Before Monday’s Knesset hearing, Glick told Haaretz that he found the lack of accountability troubling. He complained that the authorities didn’t release abortion statistics regularly, and that it was problematic that nearly every woman who went before an abortion panel was approved for the procedure, and also that private abortions were regularly performed with no consequences.

Hajj Yahya said the purpose of the hearing was to explore the issue and find members of the coalition who would be willing to support introducing clergy onto the abortion panels – “not to pressure, but to explain.”

Before the hearing, the two lawmakers released statistics they had obtained. These showed that although the rate of legal abortions had dropped among the overall Israeli population, the number in the non-Jewish sector had climbed. It was notable, though, that the chairwoman of the committee, Aida Touma-Suliman – also a Joint List member – opposed the proposal as strongly as her counterparts in other parties.

And so it seems that, ironically, in a country where religious identity is central, and where the observant and secular, and Jews and Muslims clash so frequently, a quiet consensus seems to exist on the hot-button issue of abortion.

Attempts to rock the boat are few and far between. The last time a serious attempt was made to change the status quo was 2006, when a bill introduced by Galon – which would have eliminated the abortion committees – was soundly defeated by an overwhelming majority. Then-Health Minister Jacob Edery said that the government, led by Prime Minister Ehud Olmert, opposed the bill because it did not believe “now is the time to reopen this complicated and problematic discussion. We must remember that the termination of pregnancy is a complicated and sensitive social issue, and every change is a change in the status quo between different worldviews.”

Abortion also briefly hit the headlines in 2013, when the country’s two chief rabbis issued a letter in support of the Efrat antiabortion organization, saying they wanted to make “the wider public aware of the extreme seriousness involved in killing fetuses, which is like actual murder.”

Abortion in Israel is an area in which neither extreme is completely satisfied, but any movement toward real change is viewed with nervous suspicion.

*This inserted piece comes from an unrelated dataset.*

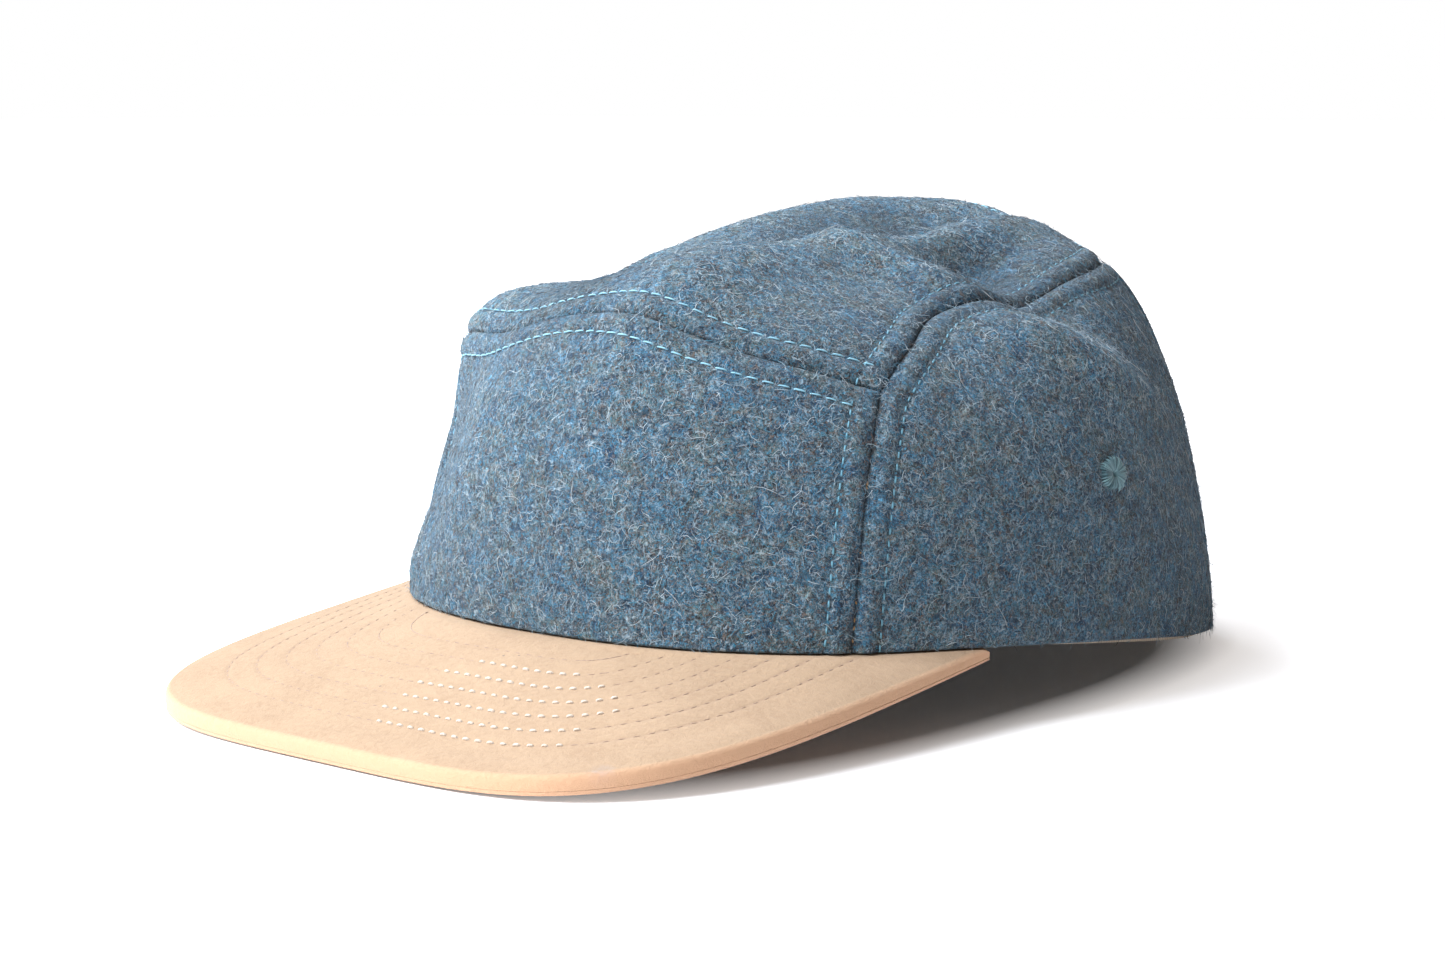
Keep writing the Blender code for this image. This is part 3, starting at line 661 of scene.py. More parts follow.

Jewish and Muslim clerics don’t want abortion banned outright – neither religion utterly forbids it – but they surely wish that the committees weren’t so liberal in permitting abortions and that they weren’t so commonly obtained. And women’s advocates who believe in autonomy over their own bodies would clearly prefer it if the abortion panels didn’t exist at all, and showed this week that they deeply fear – and will fight furiously against – any new obstacles put in the way of a woman’s choice.